Stated exercise: Copy, without any alteration, the lines from the one that includes "Write the Blender Python" up to and including the one that includes "FLOOR_THICKNESS = 0.0050".
[START OF Records for the task]
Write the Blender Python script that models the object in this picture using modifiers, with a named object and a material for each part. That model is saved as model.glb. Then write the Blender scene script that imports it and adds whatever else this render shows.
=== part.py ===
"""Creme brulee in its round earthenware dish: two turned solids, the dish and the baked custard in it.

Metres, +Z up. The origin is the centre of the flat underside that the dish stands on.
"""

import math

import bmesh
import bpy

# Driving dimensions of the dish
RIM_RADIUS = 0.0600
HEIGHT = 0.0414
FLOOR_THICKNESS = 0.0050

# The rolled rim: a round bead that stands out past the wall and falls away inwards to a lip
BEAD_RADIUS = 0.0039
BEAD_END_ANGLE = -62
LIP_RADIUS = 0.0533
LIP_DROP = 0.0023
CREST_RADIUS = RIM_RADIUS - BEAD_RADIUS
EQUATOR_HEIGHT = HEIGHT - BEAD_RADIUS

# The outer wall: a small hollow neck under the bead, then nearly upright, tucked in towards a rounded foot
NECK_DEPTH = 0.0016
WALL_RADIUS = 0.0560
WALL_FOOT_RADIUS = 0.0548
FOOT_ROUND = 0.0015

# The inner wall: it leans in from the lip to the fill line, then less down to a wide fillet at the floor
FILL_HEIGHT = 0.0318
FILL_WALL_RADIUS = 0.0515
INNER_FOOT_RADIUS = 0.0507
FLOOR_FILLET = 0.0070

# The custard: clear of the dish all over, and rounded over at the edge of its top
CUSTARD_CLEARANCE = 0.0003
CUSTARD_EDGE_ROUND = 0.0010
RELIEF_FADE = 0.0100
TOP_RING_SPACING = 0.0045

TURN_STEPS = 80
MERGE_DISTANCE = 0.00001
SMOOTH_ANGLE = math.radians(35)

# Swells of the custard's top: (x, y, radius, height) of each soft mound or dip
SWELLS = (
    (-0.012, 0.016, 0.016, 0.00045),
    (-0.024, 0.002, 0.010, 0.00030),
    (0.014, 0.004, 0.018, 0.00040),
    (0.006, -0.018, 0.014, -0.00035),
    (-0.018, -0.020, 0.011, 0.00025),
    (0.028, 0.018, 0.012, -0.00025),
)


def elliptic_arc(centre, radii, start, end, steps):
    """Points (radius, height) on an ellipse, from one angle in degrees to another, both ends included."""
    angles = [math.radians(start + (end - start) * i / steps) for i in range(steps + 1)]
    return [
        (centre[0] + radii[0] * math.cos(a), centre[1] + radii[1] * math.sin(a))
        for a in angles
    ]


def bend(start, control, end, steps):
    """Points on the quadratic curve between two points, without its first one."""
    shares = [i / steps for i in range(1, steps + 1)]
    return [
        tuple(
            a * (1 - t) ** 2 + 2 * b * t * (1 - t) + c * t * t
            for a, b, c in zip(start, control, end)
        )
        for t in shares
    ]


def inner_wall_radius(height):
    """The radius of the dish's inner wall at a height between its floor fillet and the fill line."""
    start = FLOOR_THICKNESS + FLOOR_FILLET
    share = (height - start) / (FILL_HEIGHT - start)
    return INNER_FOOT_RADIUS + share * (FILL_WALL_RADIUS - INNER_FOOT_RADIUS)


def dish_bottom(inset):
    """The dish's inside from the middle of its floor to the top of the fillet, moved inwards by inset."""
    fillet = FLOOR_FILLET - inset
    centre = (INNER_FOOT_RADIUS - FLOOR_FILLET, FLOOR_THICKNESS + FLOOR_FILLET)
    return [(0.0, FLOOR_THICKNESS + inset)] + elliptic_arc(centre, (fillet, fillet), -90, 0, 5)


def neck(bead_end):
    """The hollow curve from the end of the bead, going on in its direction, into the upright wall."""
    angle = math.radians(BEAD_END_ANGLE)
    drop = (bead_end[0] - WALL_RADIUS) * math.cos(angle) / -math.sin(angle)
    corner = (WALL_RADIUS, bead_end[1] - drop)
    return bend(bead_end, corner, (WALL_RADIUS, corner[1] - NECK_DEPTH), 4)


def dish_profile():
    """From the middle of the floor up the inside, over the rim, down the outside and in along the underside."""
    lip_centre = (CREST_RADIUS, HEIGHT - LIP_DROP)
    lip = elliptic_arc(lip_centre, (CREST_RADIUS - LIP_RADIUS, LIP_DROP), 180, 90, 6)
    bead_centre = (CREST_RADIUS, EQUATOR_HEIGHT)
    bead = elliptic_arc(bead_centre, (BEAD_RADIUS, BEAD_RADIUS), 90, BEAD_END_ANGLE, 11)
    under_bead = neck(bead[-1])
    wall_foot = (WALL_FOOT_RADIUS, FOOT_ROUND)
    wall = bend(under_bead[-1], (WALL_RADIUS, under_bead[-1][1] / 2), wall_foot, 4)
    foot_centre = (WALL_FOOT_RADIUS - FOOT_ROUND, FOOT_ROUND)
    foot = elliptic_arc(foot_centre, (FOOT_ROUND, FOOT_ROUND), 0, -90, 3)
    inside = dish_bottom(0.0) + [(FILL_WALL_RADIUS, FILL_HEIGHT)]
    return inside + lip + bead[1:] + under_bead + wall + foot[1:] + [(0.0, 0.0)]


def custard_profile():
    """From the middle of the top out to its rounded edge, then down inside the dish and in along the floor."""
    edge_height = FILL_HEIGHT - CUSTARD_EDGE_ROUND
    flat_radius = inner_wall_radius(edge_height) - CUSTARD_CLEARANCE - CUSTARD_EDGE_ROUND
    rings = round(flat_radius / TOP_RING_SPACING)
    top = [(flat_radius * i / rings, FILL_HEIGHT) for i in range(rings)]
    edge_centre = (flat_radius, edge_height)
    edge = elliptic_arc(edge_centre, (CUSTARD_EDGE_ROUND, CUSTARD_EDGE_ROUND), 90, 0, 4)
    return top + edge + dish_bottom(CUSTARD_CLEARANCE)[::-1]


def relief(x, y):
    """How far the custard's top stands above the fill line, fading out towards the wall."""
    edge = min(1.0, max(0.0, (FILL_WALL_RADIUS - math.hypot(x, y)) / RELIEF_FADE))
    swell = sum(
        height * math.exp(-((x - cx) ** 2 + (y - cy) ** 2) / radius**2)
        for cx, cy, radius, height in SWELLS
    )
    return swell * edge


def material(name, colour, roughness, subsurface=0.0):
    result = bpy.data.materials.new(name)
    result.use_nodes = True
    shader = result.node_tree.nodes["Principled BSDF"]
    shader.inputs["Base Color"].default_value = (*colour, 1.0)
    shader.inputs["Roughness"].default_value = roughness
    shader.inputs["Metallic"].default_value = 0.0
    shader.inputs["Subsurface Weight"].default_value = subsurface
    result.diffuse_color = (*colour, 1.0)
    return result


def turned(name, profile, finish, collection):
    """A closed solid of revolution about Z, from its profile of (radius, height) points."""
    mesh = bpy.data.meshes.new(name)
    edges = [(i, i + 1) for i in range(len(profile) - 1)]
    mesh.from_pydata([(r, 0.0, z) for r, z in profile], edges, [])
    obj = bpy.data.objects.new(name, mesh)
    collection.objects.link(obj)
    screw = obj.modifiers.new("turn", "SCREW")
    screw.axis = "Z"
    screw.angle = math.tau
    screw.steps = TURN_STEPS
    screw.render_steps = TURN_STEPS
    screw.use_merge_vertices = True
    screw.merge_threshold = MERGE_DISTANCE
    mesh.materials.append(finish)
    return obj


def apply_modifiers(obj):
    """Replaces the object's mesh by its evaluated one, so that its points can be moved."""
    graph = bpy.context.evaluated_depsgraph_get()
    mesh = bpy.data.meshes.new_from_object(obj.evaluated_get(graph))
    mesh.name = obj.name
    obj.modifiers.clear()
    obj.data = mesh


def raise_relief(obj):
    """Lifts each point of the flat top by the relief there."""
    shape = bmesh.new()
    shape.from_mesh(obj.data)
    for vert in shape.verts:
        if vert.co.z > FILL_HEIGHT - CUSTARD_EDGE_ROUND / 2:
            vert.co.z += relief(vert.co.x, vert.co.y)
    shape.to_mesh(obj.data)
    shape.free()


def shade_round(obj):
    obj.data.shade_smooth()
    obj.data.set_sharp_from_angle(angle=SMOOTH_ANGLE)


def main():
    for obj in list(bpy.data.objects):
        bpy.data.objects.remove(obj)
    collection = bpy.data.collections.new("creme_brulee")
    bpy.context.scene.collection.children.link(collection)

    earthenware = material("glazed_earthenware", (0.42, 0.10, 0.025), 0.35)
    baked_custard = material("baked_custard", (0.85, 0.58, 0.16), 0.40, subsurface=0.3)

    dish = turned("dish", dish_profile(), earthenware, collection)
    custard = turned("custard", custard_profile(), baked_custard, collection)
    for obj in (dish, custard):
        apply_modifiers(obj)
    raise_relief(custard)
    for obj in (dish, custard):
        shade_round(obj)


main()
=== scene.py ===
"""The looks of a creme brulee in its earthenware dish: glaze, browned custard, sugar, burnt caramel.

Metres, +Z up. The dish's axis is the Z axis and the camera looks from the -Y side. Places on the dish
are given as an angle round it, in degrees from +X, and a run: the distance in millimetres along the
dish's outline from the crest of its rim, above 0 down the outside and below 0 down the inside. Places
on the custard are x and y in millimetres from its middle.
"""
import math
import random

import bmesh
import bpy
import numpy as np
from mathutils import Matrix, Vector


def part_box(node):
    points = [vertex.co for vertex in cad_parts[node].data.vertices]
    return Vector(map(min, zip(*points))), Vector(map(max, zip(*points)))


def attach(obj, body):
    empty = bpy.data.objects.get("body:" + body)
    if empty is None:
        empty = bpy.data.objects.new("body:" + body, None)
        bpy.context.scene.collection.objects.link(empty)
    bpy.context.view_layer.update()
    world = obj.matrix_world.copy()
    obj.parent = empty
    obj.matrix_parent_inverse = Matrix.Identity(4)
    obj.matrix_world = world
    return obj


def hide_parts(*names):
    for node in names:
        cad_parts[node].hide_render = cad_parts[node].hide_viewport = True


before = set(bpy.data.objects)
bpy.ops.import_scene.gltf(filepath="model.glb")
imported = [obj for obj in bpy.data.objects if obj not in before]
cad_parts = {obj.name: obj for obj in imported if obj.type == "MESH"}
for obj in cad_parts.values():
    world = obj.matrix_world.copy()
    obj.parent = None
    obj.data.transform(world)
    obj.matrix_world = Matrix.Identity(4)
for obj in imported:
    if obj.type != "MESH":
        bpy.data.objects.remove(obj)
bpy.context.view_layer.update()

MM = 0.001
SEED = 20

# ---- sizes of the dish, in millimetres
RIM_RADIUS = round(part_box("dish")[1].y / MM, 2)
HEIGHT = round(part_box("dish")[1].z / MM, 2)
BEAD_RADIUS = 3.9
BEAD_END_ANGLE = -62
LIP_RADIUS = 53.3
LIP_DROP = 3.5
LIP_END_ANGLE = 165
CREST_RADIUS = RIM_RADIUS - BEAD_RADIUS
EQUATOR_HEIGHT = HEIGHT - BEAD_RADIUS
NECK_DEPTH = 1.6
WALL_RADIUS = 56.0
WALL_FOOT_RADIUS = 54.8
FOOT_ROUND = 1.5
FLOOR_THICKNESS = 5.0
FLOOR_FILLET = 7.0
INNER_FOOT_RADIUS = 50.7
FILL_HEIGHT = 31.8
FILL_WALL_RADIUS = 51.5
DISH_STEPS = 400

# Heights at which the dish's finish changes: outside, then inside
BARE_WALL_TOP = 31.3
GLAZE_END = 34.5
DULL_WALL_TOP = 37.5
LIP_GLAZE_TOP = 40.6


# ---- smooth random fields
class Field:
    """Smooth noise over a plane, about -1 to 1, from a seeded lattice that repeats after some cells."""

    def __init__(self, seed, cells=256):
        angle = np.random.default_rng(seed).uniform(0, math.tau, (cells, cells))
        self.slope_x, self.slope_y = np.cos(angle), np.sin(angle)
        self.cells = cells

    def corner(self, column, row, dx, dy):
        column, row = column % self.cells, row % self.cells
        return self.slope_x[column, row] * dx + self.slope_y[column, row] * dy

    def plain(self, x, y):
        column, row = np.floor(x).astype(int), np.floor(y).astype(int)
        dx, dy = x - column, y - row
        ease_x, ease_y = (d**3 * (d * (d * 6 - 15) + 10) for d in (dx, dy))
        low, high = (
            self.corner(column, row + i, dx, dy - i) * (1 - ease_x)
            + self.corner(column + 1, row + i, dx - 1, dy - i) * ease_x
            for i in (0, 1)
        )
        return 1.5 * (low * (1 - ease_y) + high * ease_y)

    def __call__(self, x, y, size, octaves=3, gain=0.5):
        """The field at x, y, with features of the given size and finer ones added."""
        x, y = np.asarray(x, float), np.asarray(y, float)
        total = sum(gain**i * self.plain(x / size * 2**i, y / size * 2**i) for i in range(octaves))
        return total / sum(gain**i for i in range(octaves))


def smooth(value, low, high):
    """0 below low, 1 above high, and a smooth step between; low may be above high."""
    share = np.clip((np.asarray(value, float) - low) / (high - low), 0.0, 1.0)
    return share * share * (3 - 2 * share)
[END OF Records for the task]
[START OF Records for the task]
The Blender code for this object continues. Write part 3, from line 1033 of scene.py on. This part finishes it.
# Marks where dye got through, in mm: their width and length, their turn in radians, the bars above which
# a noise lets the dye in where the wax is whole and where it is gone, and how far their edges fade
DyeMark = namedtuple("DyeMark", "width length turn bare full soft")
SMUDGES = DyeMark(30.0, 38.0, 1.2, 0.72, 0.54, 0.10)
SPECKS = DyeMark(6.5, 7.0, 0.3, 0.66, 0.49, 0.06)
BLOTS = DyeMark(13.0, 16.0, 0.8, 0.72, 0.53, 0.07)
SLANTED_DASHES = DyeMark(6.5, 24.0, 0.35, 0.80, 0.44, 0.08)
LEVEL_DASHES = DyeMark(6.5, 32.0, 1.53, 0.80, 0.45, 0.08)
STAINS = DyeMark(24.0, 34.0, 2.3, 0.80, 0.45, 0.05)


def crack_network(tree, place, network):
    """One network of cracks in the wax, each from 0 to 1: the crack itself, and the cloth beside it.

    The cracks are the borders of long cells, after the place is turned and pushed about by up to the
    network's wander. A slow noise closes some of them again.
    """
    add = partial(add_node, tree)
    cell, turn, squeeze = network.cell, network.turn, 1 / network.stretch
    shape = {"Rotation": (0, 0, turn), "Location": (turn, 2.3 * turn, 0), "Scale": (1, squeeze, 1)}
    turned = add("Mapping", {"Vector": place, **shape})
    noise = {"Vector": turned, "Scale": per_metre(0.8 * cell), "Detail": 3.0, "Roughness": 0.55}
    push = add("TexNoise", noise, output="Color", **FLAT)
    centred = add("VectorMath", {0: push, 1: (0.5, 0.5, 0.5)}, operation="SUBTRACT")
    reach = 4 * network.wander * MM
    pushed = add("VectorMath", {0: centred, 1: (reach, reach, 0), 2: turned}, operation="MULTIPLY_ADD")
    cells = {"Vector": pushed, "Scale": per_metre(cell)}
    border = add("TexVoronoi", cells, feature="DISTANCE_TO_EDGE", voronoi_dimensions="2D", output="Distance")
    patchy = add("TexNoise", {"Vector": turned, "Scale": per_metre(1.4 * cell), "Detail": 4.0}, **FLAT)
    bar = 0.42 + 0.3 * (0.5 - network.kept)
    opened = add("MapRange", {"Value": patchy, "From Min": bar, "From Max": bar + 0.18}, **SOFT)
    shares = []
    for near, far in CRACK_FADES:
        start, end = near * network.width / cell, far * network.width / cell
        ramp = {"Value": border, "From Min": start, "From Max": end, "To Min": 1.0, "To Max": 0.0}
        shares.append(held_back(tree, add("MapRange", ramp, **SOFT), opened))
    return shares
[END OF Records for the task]
[START OF Records for the task]
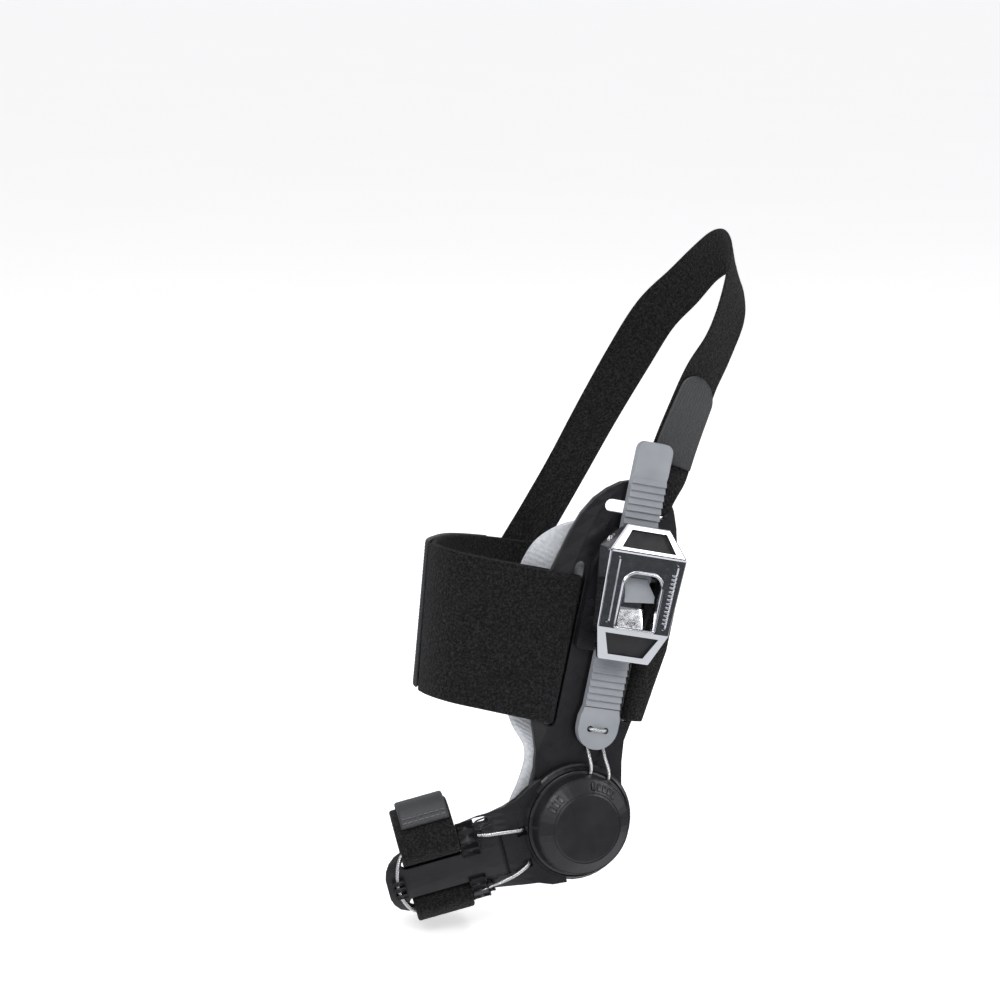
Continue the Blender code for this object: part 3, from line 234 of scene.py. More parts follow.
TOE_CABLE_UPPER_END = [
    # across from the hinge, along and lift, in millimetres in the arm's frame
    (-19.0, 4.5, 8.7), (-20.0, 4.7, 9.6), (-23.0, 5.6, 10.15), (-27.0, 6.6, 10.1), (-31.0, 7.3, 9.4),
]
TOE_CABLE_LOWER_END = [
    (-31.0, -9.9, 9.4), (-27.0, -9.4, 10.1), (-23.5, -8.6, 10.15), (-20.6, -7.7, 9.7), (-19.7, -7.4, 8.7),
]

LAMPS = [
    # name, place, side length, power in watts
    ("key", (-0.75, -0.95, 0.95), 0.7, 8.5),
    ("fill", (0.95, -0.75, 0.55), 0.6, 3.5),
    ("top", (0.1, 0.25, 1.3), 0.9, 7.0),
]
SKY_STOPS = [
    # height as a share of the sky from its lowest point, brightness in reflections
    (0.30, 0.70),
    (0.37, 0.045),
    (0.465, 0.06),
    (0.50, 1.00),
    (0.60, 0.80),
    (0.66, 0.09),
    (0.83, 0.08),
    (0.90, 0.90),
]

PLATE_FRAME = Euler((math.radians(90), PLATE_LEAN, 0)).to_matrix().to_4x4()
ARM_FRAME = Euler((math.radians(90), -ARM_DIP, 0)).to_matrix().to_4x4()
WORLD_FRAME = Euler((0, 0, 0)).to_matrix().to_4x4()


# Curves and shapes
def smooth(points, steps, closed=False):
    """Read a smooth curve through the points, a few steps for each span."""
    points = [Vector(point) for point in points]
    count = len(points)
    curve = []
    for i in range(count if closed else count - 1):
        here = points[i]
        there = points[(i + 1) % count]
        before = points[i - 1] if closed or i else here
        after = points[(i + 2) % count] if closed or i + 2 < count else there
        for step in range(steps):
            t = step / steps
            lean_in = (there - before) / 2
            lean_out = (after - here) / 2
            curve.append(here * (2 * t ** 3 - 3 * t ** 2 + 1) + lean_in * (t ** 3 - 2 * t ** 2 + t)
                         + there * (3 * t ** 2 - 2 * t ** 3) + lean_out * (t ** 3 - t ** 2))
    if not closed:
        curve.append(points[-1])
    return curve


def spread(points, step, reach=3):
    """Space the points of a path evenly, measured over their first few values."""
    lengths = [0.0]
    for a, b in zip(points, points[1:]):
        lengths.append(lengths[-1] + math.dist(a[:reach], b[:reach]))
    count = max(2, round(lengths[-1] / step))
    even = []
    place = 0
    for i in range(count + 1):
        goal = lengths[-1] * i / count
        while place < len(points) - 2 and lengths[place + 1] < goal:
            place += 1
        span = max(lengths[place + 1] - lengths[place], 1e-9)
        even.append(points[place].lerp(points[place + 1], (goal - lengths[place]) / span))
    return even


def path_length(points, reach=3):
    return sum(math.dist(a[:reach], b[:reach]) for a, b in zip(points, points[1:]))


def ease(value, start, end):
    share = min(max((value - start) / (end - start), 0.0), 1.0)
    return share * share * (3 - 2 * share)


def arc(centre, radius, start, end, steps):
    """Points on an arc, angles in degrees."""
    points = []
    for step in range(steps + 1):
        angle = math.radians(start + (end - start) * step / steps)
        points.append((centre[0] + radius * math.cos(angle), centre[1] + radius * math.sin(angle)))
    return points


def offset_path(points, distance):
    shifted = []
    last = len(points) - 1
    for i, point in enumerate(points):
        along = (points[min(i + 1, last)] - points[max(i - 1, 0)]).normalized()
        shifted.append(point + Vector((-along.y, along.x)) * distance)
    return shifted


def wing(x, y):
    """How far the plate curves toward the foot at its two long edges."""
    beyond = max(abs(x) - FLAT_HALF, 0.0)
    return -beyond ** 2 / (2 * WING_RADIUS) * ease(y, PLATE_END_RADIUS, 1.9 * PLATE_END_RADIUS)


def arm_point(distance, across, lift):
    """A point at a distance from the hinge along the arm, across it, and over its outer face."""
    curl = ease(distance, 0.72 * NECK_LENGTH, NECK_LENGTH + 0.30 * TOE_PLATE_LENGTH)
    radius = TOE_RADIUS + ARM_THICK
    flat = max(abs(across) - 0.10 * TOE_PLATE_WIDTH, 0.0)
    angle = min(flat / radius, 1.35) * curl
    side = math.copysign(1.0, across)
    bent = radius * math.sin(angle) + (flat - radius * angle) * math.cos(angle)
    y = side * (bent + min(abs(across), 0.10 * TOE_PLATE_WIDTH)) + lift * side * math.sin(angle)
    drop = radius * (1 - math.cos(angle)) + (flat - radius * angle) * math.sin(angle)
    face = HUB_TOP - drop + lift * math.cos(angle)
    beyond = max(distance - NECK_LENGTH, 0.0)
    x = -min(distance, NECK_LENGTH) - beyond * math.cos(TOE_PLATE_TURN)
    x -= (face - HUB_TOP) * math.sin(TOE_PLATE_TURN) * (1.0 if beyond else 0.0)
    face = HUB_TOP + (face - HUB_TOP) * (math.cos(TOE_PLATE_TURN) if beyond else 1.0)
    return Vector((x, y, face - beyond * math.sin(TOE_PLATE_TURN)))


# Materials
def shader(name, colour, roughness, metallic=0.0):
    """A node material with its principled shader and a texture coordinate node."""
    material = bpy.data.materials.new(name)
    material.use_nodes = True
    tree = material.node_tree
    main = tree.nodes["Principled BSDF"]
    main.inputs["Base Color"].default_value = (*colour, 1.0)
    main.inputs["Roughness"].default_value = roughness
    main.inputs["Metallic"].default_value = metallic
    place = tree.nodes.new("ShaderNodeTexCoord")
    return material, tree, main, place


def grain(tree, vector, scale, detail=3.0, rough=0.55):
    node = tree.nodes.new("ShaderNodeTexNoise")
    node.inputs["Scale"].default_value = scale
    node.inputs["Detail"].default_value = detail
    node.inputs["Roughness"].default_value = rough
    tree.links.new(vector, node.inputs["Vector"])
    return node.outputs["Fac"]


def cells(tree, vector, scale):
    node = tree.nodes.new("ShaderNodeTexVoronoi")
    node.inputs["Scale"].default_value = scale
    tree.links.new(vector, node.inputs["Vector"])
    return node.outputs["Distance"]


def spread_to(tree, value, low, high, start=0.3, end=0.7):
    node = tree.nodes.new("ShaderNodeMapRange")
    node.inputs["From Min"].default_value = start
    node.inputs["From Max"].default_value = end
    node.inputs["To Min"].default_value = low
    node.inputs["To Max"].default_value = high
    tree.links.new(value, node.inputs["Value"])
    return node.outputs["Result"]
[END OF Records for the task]
Task answer:
Write the Blender Python script that models the object in this picture using modifiers, with a named object and a material for each part. That model is saved as model.glb. Then write the Blender scene script that imports it and adds whatever else this render shows.
=== part.py ===
"""Creme brulee in its round earthenware dish: two turned solids, the dish and the baked custard in it.

Metres, +Z up. The origin is the centre of the flat underside that the dish stands on.
"""

import math

import bmesh
import bpy

# Driving dimensions of the dish
RIM_RADIUS = 0.0600
HEIGHT = 0.0414
FLOOR_THICKNESS = 0.0050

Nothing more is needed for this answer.